The Orlando Magic could use a young point guard, but it doesn’t seem like they’re going to reach and pick one at No. 2. The only realistic landing spots for the top point guards are the Sacramento Kings (if they want an upgrade over Isaiah Thomas, who has played extremely well considering where he was drafted), Pelicans (if they aren’t sold on Vazquez being the team’s point guard of the future) and Pistons (if they want to continue playing Knight off the ball as they did last year alongside Jose Calderon).
Burke and Carter-Williams have top-10 talent, especially in this class, but the teams picking that high have bigger needs since they each have a young starting point guard.If New Orleans, Sacramento and Detroit go in a different direction, the top point guards could end up slipping all the way to the late lottery where teams like Dallas Mavericks at No. 13 and Utah Jazz at No. 14 will be looking for point guards.
If Burke and Carter-Williams fall that low, that would push players like Larkin and Schroeder back as well.
Wizards, Bulls Discussing Blockbuster Trade?
On Monday afternoon, Marc Stein of ESPN reported that the Washington Wizards and Chicago Bulls were discussing a potential blockbuster deal that would send the No. 3 pick and Emeka Okafor to Chicago in exchange for Luol Deng.
Stein wrote that these were just “exploratory discussions” to gauge interest in Deng, as the Bulls have done in the past, but added that it’s the “first decent NBA Draft trade rumble of the week.”
However, Michael Lee of The Washington Post shot down this rumor shortly after it began to circulate.
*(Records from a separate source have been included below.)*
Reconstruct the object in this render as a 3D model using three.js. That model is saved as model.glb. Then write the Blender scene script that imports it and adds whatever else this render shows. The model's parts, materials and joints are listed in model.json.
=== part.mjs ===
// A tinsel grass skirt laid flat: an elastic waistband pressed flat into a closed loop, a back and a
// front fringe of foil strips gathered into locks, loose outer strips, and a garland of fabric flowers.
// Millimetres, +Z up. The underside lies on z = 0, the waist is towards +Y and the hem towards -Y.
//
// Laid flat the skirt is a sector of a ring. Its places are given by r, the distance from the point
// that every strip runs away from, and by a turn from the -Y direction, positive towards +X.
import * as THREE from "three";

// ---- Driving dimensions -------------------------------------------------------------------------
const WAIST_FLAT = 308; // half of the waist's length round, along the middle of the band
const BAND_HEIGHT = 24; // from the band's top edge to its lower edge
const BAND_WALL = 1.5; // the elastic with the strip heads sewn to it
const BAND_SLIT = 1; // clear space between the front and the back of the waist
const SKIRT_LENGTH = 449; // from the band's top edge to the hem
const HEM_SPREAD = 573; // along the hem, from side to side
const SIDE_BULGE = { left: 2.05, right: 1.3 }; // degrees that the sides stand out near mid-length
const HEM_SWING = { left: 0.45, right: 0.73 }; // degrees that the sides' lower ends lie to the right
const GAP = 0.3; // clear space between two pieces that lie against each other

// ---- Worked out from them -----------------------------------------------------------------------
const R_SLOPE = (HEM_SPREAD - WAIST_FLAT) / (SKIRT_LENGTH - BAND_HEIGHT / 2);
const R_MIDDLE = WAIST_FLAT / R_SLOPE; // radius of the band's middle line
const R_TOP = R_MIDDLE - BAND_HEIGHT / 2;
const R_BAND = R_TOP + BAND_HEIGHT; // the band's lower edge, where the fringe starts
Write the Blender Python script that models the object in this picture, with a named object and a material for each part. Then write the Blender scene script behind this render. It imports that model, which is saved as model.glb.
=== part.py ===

He cited two sources with knowledge of the Wizards’ thinking that this isn’t a move that Washington intends to make.
In addition, one source told Lee that there was “no truth” to the rumored trade proposal with Chicago.
Lee did add that “the Wizards have had discussions with several teams but the team still intends to make a selection Thursday.”
With the 2013 NBA Draft quickly approaching, expect more of these exploratory trade talks to surface in the coming days as teams gauge interest in their players and float out rumors for leverage.